### TASK INSTRUCTIONS:
Copy each line of the entries beneath that contains the word "axes".

### MATERIAL:
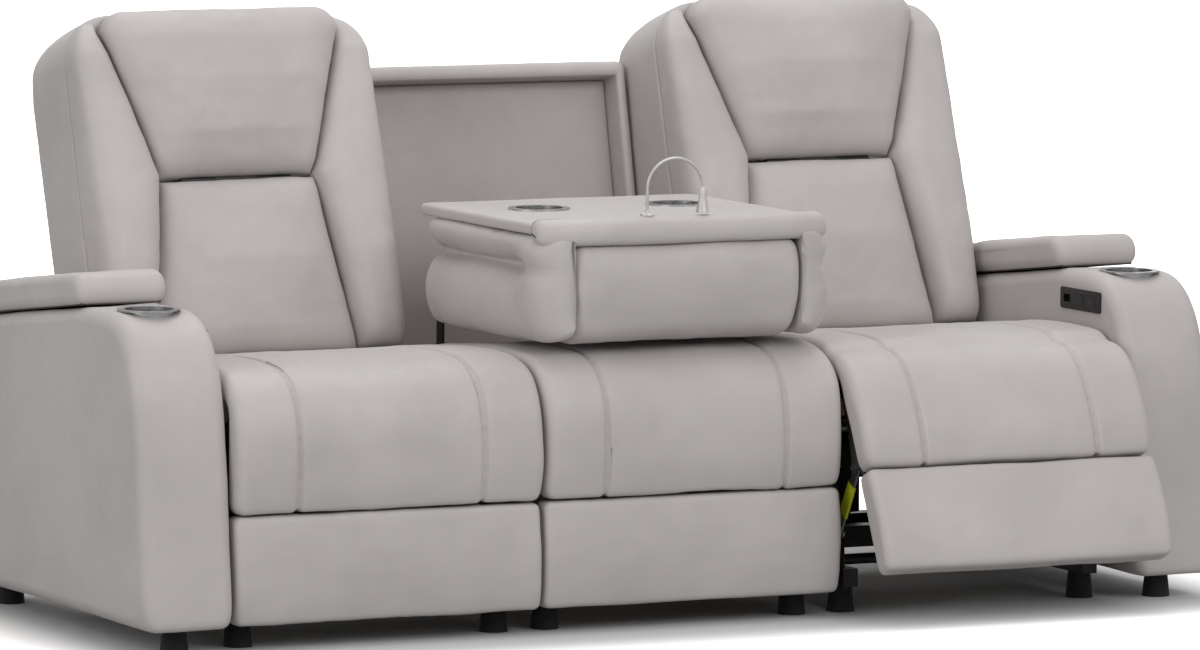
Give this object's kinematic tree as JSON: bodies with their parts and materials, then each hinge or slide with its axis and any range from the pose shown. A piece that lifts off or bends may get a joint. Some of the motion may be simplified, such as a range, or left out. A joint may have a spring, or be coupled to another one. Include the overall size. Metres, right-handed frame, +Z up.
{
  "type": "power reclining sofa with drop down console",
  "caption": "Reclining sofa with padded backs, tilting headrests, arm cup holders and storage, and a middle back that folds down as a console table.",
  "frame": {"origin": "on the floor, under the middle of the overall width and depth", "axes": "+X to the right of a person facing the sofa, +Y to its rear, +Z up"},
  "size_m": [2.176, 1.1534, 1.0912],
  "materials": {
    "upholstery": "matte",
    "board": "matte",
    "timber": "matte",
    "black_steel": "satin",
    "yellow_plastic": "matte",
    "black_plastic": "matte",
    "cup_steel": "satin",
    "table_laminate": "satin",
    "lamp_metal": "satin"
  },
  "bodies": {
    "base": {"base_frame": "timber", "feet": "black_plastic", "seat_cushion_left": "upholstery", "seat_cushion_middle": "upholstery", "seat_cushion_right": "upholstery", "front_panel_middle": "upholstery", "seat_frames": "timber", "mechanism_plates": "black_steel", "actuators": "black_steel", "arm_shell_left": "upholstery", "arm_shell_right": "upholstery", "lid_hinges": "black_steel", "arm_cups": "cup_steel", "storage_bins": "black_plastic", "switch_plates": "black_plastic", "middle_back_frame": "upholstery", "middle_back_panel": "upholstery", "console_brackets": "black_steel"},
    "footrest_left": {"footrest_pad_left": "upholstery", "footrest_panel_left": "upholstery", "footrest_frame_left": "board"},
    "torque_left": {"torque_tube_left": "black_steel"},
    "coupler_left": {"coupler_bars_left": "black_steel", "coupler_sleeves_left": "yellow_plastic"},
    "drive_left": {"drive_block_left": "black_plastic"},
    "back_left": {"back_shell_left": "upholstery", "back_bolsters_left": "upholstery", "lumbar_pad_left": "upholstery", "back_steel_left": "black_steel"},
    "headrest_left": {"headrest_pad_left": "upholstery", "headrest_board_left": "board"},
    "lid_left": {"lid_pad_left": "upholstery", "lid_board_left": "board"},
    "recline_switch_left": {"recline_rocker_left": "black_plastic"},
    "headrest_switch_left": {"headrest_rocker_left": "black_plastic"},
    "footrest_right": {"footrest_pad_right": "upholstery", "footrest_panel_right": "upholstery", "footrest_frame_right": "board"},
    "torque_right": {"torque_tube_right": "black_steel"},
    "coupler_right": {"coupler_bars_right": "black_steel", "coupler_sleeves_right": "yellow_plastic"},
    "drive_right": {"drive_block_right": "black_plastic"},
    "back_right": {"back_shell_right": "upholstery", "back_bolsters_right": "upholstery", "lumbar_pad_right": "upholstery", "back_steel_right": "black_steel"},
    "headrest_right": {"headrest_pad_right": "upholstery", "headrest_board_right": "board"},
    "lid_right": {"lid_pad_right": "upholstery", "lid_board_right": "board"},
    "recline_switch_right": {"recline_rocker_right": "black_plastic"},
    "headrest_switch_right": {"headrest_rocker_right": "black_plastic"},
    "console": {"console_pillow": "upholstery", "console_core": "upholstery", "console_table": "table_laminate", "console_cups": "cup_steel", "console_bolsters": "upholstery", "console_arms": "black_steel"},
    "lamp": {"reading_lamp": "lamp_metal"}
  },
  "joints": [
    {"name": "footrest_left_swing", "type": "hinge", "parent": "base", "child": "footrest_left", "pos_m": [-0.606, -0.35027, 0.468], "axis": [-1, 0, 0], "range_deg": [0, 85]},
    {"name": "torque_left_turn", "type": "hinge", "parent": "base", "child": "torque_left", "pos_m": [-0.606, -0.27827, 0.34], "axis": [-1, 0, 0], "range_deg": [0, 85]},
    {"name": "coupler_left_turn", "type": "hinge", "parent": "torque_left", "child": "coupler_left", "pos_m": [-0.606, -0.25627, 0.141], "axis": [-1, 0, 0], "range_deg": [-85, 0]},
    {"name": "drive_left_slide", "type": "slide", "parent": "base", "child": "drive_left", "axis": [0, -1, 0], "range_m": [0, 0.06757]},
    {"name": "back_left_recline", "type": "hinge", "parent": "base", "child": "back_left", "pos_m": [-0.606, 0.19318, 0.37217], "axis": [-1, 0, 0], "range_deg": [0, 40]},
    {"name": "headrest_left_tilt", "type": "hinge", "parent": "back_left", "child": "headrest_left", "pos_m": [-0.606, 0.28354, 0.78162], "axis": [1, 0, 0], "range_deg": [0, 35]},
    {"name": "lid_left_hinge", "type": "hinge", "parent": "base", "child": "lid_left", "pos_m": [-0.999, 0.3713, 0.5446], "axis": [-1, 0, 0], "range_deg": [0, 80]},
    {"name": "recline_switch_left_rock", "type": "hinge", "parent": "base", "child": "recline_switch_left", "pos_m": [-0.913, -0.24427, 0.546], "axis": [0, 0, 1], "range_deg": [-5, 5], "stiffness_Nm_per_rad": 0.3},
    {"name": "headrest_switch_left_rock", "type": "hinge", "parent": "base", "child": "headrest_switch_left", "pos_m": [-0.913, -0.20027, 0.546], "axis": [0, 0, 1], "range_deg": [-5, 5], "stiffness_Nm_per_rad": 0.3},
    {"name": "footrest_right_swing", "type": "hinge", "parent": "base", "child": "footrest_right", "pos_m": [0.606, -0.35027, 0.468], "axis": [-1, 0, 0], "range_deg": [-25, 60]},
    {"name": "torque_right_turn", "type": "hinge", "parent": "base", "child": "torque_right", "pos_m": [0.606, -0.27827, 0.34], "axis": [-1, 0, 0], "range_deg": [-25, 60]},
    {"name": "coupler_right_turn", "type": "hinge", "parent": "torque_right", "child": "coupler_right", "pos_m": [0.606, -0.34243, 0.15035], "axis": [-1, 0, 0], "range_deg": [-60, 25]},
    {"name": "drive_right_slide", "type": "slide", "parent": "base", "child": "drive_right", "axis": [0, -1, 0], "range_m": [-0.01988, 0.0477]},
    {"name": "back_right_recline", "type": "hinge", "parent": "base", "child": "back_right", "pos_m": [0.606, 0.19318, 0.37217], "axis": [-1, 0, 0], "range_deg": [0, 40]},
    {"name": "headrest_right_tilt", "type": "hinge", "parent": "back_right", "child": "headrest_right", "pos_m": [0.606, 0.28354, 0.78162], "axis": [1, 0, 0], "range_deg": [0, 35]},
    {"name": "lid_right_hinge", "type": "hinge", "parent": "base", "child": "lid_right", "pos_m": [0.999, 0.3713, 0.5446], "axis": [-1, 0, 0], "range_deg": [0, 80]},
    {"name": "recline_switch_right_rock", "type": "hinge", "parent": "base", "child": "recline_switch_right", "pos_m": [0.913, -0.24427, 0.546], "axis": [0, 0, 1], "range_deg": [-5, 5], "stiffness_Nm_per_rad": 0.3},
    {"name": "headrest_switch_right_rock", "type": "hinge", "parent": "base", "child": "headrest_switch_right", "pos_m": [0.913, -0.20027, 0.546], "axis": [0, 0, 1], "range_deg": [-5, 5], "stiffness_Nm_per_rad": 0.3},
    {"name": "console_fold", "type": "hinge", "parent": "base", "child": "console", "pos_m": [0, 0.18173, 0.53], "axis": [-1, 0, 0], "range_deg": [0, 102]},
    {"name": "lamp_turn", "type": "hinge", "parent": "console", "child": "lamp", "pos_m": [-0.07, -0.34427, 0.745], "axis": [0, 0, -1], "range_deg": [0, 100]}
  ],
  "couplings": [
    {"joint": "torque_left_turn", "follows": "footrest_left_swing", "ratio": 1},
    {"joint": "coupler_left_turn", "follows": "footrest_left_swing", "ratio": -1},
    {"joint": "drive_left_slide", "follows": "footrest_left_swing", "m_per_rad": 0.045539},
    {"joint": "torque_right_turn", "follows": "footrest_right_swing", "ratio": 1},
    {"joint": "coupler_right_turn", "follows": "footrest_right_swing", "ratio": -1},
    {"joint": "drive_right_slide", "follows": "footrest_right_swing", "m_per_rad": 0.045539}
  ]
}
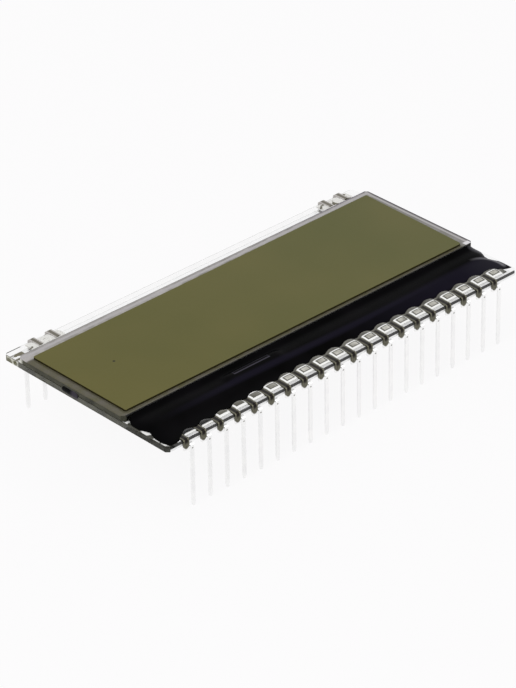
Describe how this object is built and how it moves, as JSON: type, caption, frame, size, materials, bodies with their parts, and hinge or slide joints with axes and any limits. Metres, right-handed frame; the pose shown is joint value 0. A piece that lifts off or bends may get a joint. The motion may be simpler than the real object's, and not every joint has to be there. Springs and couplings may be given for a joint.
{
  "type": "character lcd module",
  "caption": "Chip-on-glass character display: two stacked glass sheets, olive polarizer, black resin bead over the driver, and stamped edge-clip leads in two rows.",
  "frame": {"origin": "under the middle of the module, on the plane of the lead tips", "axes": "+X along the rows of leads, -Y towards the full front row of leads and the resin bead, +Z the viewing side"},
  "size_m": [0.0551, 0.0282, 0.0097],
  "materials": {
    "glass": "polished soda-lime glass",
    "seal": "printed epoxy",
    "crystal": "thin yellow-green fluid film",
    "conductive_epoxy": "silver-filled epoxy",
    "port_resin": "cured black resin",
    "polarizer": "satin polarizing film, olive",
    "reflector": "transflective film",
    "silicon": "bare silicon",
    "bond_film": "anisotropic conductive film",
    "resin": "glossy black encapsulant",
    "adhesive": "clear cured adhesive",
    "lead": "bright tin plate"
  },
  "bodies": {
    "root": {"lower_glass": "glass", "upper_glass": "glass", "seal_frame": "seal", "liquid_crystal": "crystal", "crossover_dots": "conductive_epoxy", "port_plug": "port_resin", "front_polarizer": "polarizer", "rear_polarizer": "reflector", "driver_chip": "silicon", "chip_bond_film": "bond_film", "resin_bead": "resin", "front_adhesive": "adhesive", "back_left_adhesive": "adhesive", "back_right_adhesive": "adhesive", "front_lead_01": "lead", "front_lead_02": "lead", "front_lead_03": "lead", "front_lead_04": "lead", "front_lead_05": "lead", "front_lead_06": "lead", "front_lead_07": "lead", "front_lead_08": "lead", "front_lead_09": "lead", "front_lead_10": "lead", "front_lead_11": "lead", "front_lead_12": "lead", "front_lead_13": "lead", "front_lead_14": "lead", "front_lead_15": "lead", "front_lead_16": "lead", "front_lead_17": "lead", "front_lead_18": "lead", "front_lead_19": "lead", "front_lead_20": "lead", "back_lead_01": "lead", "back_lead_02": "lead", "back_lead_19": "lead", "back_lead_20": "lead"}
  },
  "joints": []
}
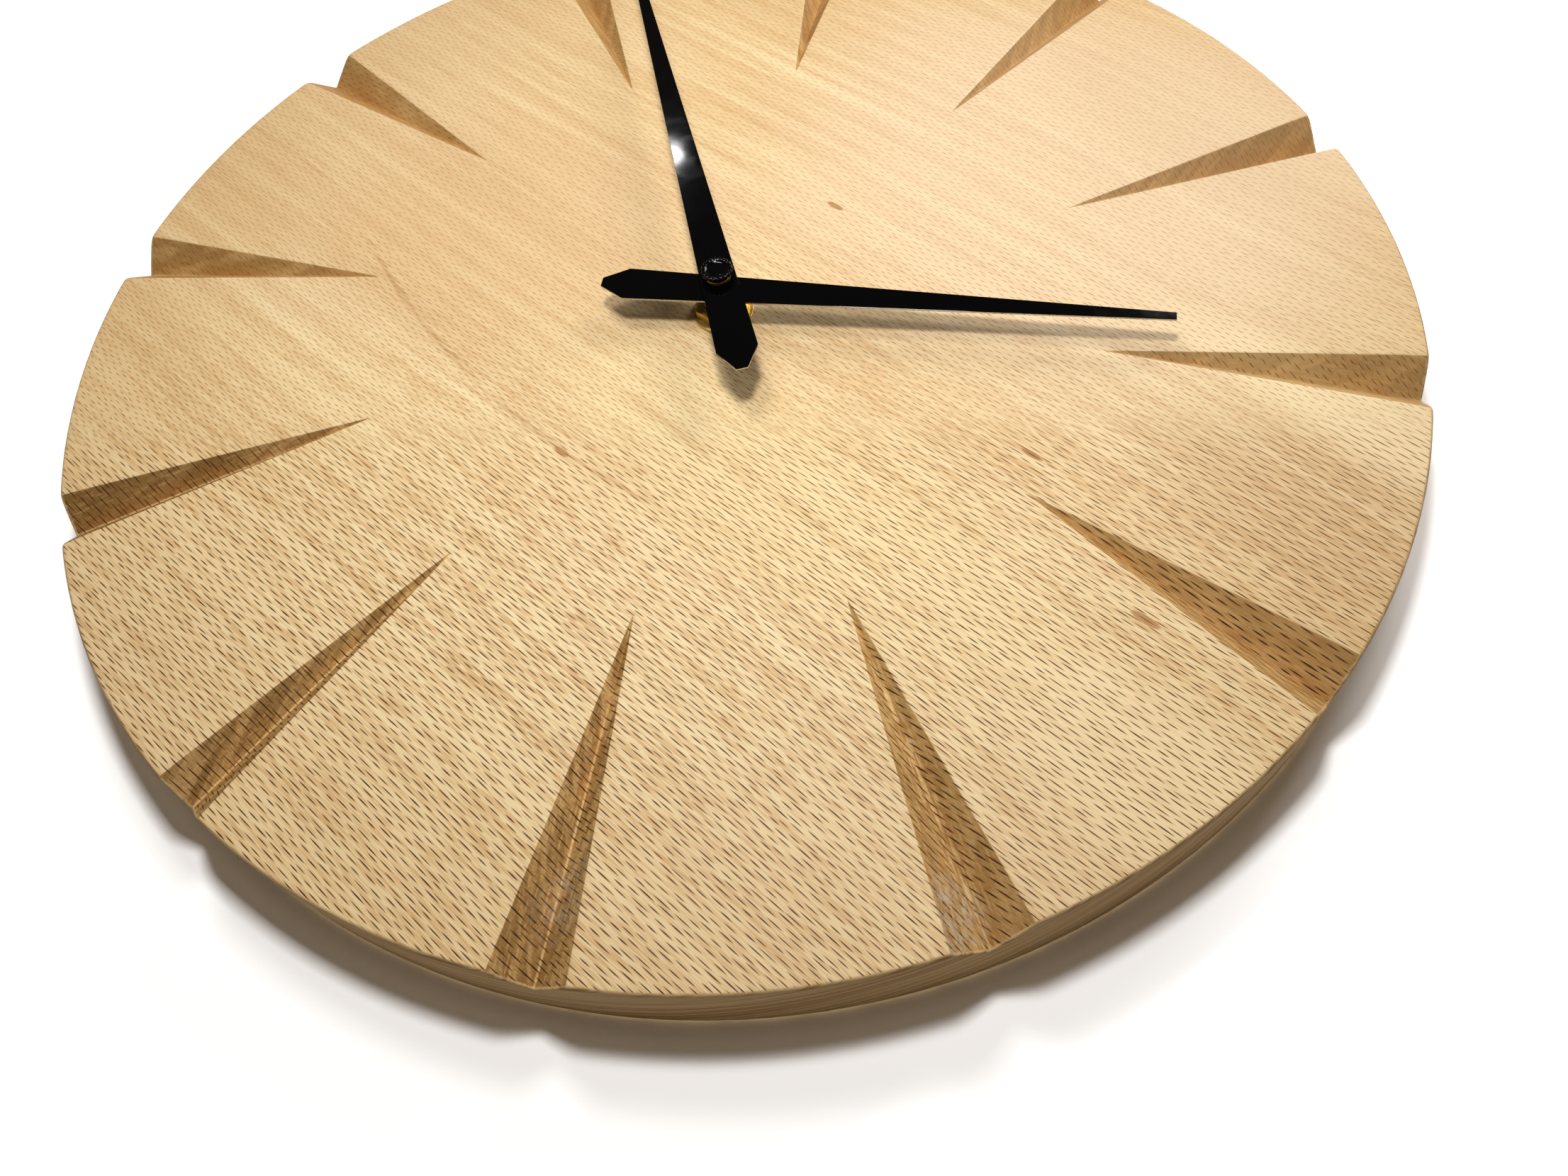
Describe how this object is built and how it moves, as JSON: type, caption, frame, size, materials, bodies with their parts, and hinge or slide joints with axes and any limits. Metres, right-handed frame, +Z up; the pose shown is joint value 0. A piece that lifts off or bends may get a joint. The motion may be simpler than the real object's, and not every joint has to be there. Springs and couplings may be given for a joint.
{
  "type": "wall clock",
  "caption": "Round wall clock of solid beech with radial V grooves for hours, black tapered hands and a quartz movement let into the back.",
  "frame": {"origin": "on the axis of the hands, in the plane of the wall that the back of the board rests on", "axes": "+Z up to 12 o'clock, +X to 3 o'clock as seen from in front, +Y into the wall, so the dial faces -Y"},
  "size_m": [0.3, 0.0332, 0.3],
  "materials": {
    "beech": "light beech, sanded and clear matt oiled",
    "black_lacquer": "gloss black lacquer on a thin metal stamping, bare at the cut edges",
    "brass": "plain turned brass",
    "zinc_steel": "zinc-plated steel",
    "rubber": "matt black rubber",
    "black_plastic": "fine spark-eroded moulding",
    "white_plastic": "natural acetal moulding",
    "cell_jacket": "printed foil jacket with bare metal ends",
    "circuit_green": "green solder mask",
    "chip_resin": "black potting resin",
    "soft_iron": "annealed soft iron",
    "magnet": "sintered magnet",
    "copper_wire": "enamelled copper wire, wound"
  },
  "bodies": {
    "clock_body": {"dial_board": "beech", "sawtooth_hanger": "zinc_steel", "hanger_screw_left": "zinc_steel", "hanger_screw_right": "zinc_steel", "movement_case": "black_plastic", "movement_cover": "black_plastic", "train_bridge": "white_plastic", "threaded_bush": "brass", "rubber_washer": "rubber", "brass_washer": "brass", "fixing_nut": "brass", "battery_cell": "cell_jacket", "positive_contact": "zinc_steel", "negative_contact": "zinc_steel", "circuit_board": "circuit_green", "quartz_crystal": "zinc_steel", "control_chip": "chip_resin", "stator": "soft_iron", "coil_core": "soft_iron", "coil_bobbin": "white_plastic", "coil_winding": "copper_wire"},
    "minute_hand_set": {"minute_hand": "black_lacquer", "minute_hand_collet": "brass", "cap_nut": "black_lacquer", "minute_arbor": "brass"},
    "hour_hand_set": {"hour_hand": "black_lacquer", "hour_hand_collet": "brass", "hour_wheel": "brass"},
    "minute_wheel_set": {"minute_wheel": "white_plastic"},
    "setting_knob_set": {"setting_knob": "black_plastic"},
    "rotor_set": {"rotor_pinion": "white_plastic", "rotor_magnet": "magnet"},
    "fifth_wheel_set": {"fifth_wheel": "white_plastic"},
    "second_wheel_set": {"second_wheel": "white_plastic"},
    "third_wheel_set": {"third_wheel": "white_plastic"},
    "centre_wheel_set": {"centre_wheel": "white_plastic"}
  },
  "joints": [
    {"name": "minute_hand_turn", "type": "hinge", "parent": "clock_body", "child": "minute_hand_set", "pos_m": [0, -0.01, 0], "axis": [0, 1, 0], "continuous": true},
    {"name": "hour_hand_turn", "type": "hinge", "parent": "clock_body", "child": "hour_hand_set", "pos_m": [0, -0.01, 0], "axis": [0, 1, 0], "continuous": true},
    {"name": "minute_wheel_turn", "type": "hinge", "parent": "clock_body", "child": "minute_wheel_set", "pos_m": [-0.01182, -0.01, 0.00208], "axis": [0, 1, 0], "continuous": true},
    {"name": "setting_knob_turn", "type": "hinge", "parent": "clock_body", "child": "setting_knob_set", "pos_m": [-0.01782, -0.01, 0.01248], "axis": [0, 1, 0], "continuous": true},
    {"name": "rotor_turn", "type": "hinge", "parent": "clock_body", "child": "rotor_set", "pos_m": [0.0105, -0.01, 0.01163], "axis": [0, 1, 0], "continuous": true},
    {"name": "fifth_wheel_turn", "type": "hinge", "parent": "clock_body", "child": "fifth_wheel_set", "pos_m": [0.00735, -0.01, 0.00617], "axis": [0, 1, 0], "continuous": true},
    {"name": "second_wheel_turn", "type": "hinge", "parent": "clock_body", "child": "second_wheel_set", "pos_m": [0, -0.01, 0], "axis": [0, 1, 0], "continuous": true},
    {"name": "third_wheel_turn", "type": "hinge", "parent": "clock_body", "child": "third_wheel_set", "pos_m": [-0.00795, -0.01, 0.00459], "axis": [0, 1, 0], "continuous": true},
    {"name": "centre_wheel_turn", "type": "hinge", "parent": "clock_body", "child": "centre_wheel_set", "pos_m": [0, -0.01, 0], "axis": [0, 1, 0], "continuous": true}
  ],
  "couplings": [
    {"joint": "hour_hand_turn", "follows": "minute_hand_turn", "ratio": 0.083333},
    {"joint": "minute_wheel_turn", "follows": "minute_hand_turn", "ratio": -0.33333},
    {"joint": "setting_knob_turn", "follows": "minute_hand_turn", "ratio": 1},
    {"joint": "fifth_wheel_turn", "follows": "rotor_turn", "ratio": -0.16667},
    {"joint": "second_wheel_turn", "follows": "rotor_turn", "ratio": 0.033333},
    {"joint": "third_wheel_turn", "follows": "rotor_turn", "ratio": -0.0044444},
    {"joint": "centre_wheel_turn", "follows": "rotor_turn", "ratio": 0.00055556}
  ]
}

### FULL SOLUTION:
  "frame": {"origin": "on the floor, under the middle of the overall width and depth", "axes": "+X to the right of a person facing the sofa, +Y to its rear, +Z up"},
Describe how this object is built and how it moves, as JSON: type, caption, frame, size, materials, bodies with their parts, and hinge or slide joints with axes and any limits. Metres, right-handed frame; the pose shown is joint value 0. A piece that lifts off or bends may get a joint. The motion may be simpler than the real object's, and not every joint has to be there. Springs and couplings may be given for a joint.
  "frame": {"origin": "under the middle of the module, on the plane of the lead tips", "axes": "+X along the rows of leads, -Y towards the full front row of leads and the resin bead, +Z the viewing side"},
Describe how this object is built and how it moves, as JSON: type, caption, frame, size, materials, bodies with their parts, and hinge or slide joints with axes and any limits. Metres, right-handed frame, +Z up; the pose shown is joint value 0. A piece that lifts off or bends may get a joint. The motion may be simpler than the real object's, and not every joint has to be there. Springs and couplings may be given for a joint.
  "frame": {"origin": "on the axis of the hands, in the plane of the wall that the back of the board rests on", "axes": "+Z up to 12 o'clock, +X to 3 o'clock as seen from in front, +Y into the wall, so the dial faces -Y"},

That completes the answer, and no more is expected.